### AIM
Wherever the string "object" appears in a line, extract that line.

### SUPPLIED INFORMATION
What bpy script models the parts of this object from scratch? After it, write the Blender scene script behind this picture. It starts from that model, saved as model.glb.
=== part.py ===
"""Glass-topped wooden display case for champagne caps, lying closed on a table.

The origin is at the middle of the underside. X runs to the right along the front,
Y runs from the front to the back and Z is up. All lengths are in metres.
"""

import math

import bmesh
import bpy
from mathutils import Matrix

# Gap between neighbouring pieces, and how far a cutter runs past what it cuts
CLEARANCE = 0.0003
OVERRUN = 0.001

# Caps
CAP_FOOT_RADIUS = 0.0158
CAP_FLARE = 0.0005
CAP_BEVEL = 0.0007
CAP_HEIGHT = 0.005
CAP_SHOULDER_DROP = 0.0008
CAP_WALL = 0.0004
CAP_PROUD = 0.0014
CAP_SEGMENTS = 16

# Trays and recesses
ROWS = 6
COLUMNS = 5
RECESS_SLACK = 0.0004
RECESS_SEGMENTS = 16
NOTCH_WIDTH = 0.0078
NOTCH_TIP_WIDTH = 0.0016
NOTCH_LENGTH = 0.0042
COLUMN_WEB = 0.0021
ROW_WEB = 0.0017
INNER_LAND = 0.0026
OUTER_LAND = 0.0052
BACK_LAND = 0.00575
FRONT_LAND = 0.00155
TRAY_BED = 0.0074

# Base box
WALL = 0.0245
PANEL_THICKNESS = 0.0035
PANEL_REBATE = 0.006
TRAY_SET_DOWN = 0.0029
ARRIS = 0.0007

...

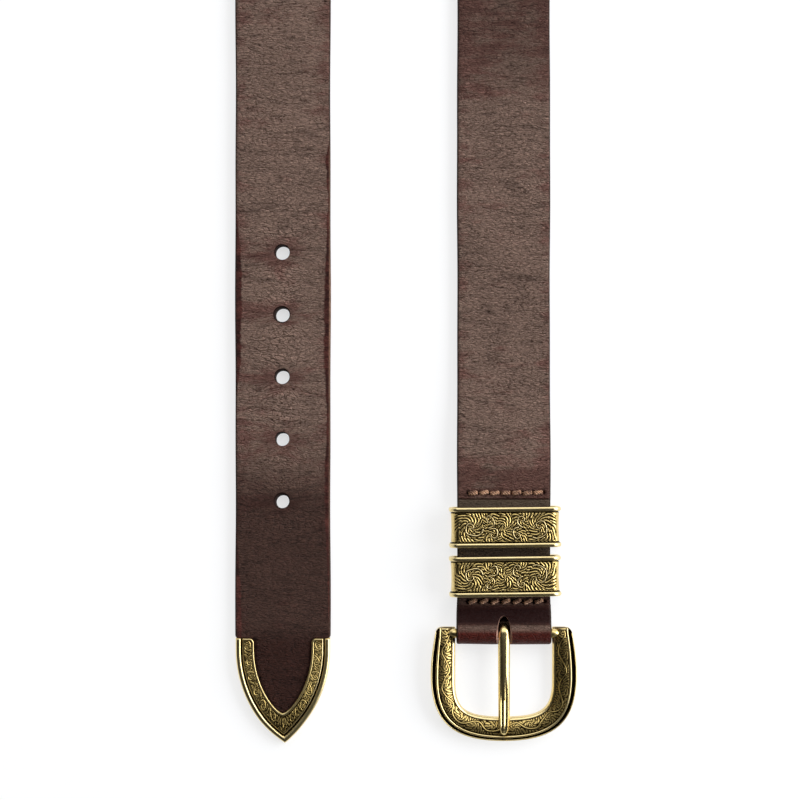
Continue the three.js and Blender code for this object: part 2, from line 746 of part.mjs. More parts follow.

### TASK SOLUTION
What bpy script models the parts of this object from scratch? After it, write the Blender scene script behind this picture. It starts from that model, saved as model.glb.
Continue the three.js and Blender code for this object: part 2, from line 746 of part.mjs. More parts follow.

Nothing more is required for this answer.